Opinion ID: 2383520
Heading Depth: 1
Heading Rank: 4

Heading: Internal Consistency of a Discretionary Order

Text: A second principle, beyond the equitable and statutory requirement that the court must act in the best interest of the child, also bounds a trial court's discretion. A court order must be internally consistent. As the trial court must follow applicable principles of equity, so must it follow principles of logic. It must avoid issuing an inherently contradictory order. The District Court order allocating parental rights and responsibilities between Barry Rodrigue and Suzanne Brewer fails to adhere to this fundamental principle of discretion. The order is internally inconsistent. The order assigns to Rodrigue and Brewer the ultimate in shared parental rights and obligations: to provide their son a primary home.
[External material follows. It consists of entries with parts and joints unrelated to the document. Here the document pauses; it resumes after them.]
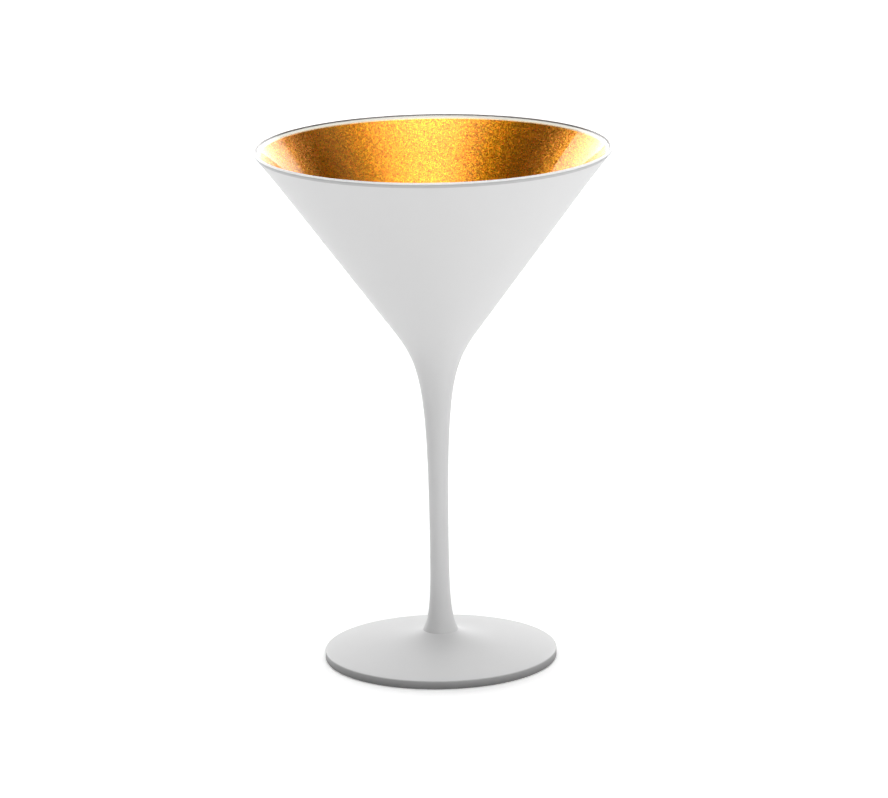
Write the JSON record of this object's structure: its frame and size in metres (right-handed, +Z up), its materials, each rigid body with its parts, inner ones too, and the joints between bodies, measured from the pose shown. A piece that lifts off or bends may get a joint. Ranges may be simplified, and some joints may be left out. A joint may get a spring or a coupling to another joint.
{
  "type": "martini glass",
  "caption": "Stemmed cocktail glass with a wide conical bowl, gold inside and satin white outside, a slim drawn stem and a thin disc foot.",
  "frame": {"origin": "centre of the base, on the plane that the foot's resting land stands on", "axes": "+Z up along the stem's axis, towards the rim"},
  "size_m": [0.116, 0.116, 0.1715],
  "materials": {
    "clear_glass": "polished",
    "gold_lacquer": "gloss",
    "white_lacquer": "satin"
  },
  "bodies": {
    "root": {"glass_bowl": "clear_glass", "glass_stem": "clear_glass", "glass_foot": "clear_glass", "gold_lacquer": "gold_lacquer", "bowl_lacquer": "white_lacquer", "stem_lacquer": "white_lacquer", "foot_lacquer": "white_lacquer"}
  },
  "joints": []
}
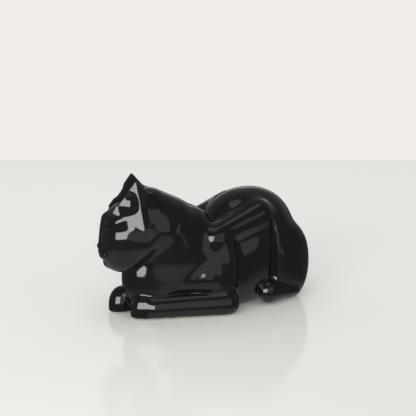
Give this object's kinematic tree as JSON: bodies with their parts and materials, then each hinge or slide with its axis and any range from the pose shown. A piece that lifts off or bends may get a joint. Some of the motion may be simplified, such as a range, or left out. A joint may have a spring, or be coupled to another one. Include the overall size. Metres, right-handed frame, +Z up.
{
  "type": "ceramic cat figurine",
  "caption": "Glazed ceramic figurine of a crouching cat, hollow cast, with its head turned, forelegs laid forward, a rubber stopper in its base and pads to rest on.",
  "frame": {"origin": "bottom centre of the bounding box, on the surface that the cat rests on", "axes": "+Z up, -Y the way the cat's body faces, +X the cat's left side"},
  "size_m": [0.1036, 0.2364, 0.147],
  "materials": {
    "glaze": "gloss black glaze",
    "rubber": "soft matt"
  },
  "bodies": {
    "cat": {"ceramic_body": "glaze", "pad_front_left": "rubber", "pad_front_right": "rubber", "pad_rear_left": "rubber", "pad_rear_right": "rubber"},
    "stopper": {"stopper": "rubber"}
  },
  "joints": [
    {"name": "stopper_pull", "type": "slide", "parent": "cat", "child": "stopper", "axis": [0, 0, -1], "range_m": [0, 0.03]}
  ]
}
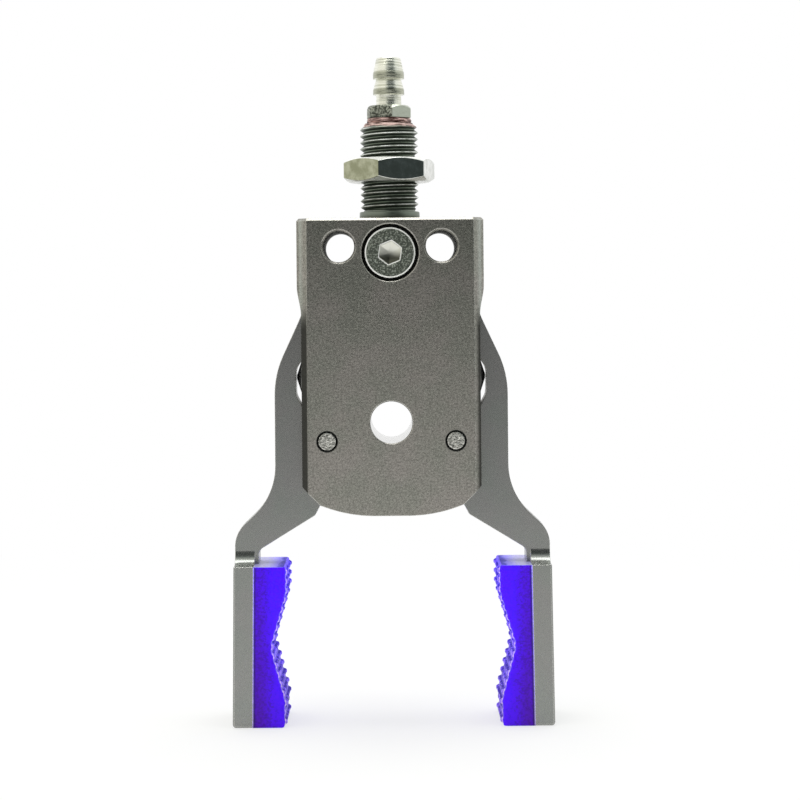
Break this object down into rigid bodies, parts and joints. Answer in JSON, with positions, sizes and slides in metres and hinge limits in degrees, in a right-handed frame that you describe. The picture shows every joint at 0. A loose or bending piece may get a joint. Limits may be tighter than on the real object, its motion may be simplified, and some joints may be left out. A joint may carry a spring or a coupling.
{
  "type": "pneumatic gripper",
  "caption": "Small pneumatic angular gripper: flat body on a threaded hollow stem with a hose barb, and swinging arms whose jaws carry nubbed rubber pads.",
  "frame": {"origin": "on the threaded stem's axis, level with the lock nut's upper face", "axes": "+Z along the stem towards the hose barb, -Y out of the front face with the stem screw, +X towards the right arm as the front is seen"},
  "size_m": [0.0538, 0.018, 0.1124],
  "materials": {
    "body_anodised": "fine matte hard anodised",
    "arm_anodised": "matte hard anodised",
    "stem_steel": "turned, dull",
    "dark_steel": "blackened, satin",
    "nut_plating": "plated, satin",
    "nickelled_brass": "nickel plated, bright",
    "gasket_red": "matte",
    "pad_rubber": "translucent, slightly glossy",
    "pin_steel": "ground",
    "bush_bronze": "plain sintered",
    "piston_dark": "dark hard anodised",
    "black_rubber": "matte",
    "spring_steel": "drawn wire"
  },
  "bodies": {
    "frame": {"body": "body_anodised", "threaded_stem": "stem_steel", "stem_ring": "black_rubber", "stem_screw": "dark_steel", "lock_nut": "nut_plating", "hose_barb": "nickelled_brass", "barb_gasket": "gasket_red", "right_pivot_pin": "pin_steel", "left_pivot_pin": "pin_steel", "right_return_spring": "spring_steel", "left_return_spring": "spring_steel"},
    "right_jaw": {"right_arm": "arm_anodised", "right_pad": "pad_rubber", "right_pivot_bush": "bush_bronze"},
    "left_jaw": {"left_arm": "arm_anodised", "left_pad": "pad_rubber", "left_pivot_bush": "bush_bronze"},
    "right_plunger": {"right_piston": "piston_dark", "right_piston_ring": "black_rubber"},
    "left_plunger": {"left_piston": "piston_dark", "left_piston_ring": "black_rubber"}
  },
  "joints": [
    {"name": "right_jaw_hinge", "type": "hinge", "parent": "frame", "child": "right_jaw", "pos_m": [0.0107, 0, -0.0474], "axis": [0, 1, 0], "range_deg": [0, 21], "stiffness_Nm_per_rad": 0.072, "springref_deg": -17.19, "deforming": ["right_return_spring"]},
    {"name": "left_jaw_hinge", "type": "hinge", "parent": "frame", "child": "left_jaw", "pos_m": [-0.0107, 0, -0.0474], "axis": [0, -1, 0], "range_deg": [0, 21], "stiffness_Nm_per_rad": 0.072, "springref_deg": -17.19, "deforming": ["left_return_spring"]},
    {"name": "right_piston_slide", "type": "slide", "parent": "frame", "child": "right_plunger", "axis": [1, 0, 0], "range_m": [0, 0.0035]},
    {"name": "left_piston_slide", "type": "slide", "parent": "frame", "child": "left_plunger", "axis": [-1, 0, 0], "range_m": [0, 0.0035]}
  ],
  "couplings": [
    {"joint": "right_piston_slide", "follows": "right_jaw_hinge", "m_per_rad": 0.0094},
    {"joint": "left_piston_slide", "follows": "left_jaw_hinge", "m_per_rad": 0.0094}
  ]
}
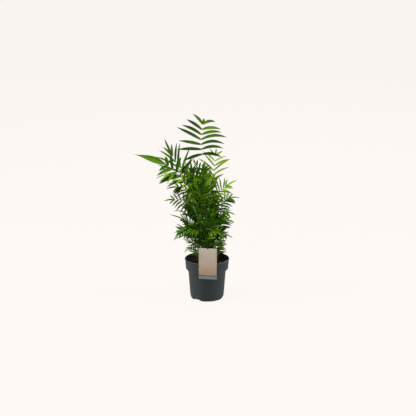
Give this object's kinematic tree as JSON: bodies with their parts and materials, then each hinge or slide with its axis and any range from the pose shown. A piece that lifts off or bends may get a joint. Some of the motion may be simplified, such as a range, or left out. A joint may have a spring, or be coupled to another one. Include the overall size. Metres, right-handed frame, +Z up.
{
  "type": "parlour palm in a nursery pot",
  "caption": "Clump of young parlour palms with feather fronds on slender stems, in a round nursery pot of compost, with a blank card label hooked over the rim.",
  "frame": {"origin": "middle of the pot's flat underside, where the plant stands", "axes": "+Z up the stems, -Y towards the front where the card label hangs, +X to the right seen from the front"},
  "size_m": [0.2813, 0.1702, 0.5014],
  "materials": {
    "pot_plastic": "matte",
    "compost": "moist crumbs",
    "card": "uncoated card",
    "stem": "smooth, ringed",
    "leaf_mature": "satin leaf",
    "leaf_mid": "satin leaf",
    "leaf_young": "satin leaf"
  },
  "bodies": {
    "root": {"pot": "pot_plastic", "compost": "compost", "label": "card", "stem_01": "stem", "stem_02": "stem", "stem_03": "stem", "stem_04": "stem", "stem_05": "stem", "stem_06": "stem", "stem_07": "stem", "stem_08": "stem", "stem_09": "stem", "frond_01": "leaf_mid", "frond_02": "leaf_young", "frond_03": "leaf_mature", "frond_04": "leaf_mid", "frond_05": "leaf_young", "frond_06": "leaf_mature", "frond_07": "leaf_mid", "frond_08": "leaf_young", "frond_09": "leaf_mature", "frond_10": "leaf_mid", "frond_11": "leaf_young", "frond_12": "leaf_mature", "frond_13": "leaf_mid", "frond_14": "leaf_young", "frond_15": "leaf_mature", "frond_16": "leaf_mid", "frond_17": "leaf_young", "frond_18": "leaf_mature", "frond_19": "leaf_mid", "frond_20": "leaf_young", "frond_21": "leaf_mature", "frond_22": "leaf_mid", "frond_23": "leaf_young", "frond_24": "leaf_mature", "frond_25": "leaf_mid", "frond_26": "leaf_young", "frond_27": "leaf_mature", "frond_28": "leaf_mid", "frond_29": "leaf_young", "frond_30": "leaf_mature", "frond_31": "leaf_mid", "frond_32": "leaf_young", "frond_33": "leaf_mature", "frond_34": "leaf_mid", "frond_35": "leaf_young", "seedling_01": "leaf_mid", "seedling_02": "leaf_young", "seedling_03": "leaf_mature", "seedling_04": "leaf_mid", "seedling_05": "leaf_young", "seedling_06": "leaf_mature", "seedling_07": "leaf_mid", "seedling_08": "leaf_young", "seedling_09": "leaf_mature", "seedling_10": "leaf_mid", "seedling_11": "leaf_young", "seedling_12": "leaf_mature", "seedling_13": "leaf_mid"}
  },
  "joints": []
}
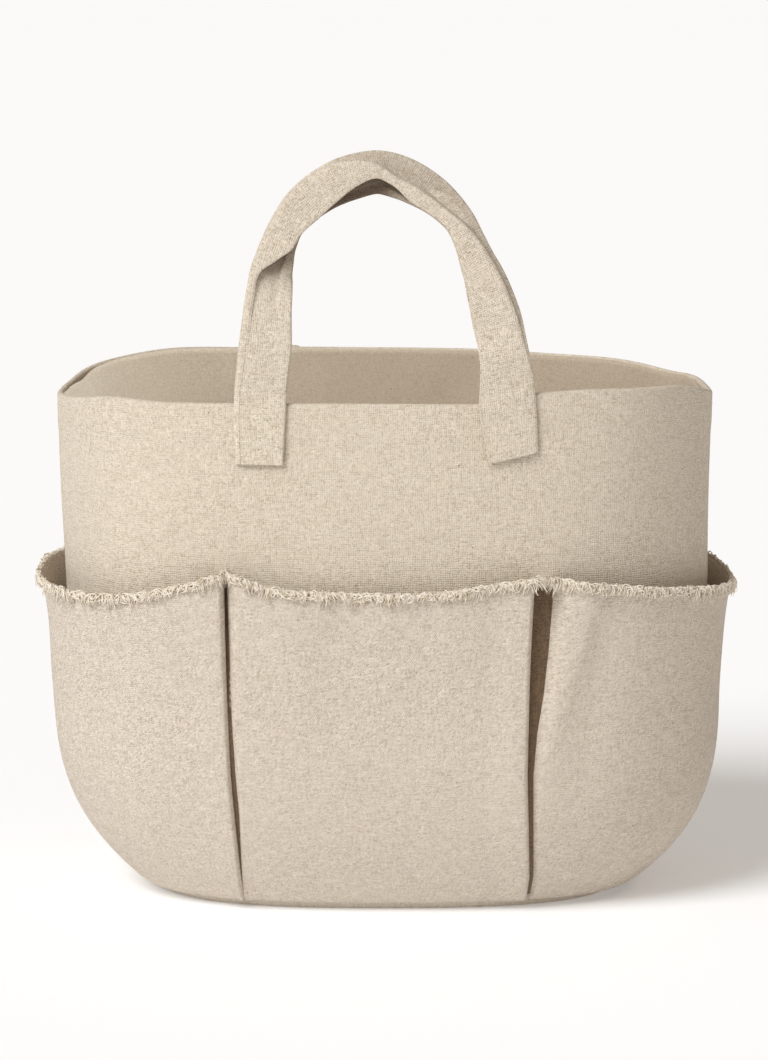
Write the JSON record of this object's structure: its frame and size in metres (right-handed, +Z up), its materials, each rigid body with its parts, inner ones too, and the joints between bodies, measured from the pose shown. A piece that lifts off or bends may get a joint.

This shared responsibility for guiding and guarding their child's growth and development, just provided by the trial court, is immediately shattered by the trial court's assigning to the father sole decision-making power over the boy's education. The court has given the father the power to place the child in any school he decides, even if such placement destroys shared residency. Such an inherently contradictory allocation of parental rights and responsibilities cannot be justified as a response to the parents' inability to resolve their conflicts. Although shared parental rights and responsibilities generally may be appropriate, such co-parenting is not always in the best interest of the child and is especially inappropriate when the parties are found to be unable to divorce themselves from the stress and rancor that characterized their short-term marriage. I would vacate the judgment of the District Court.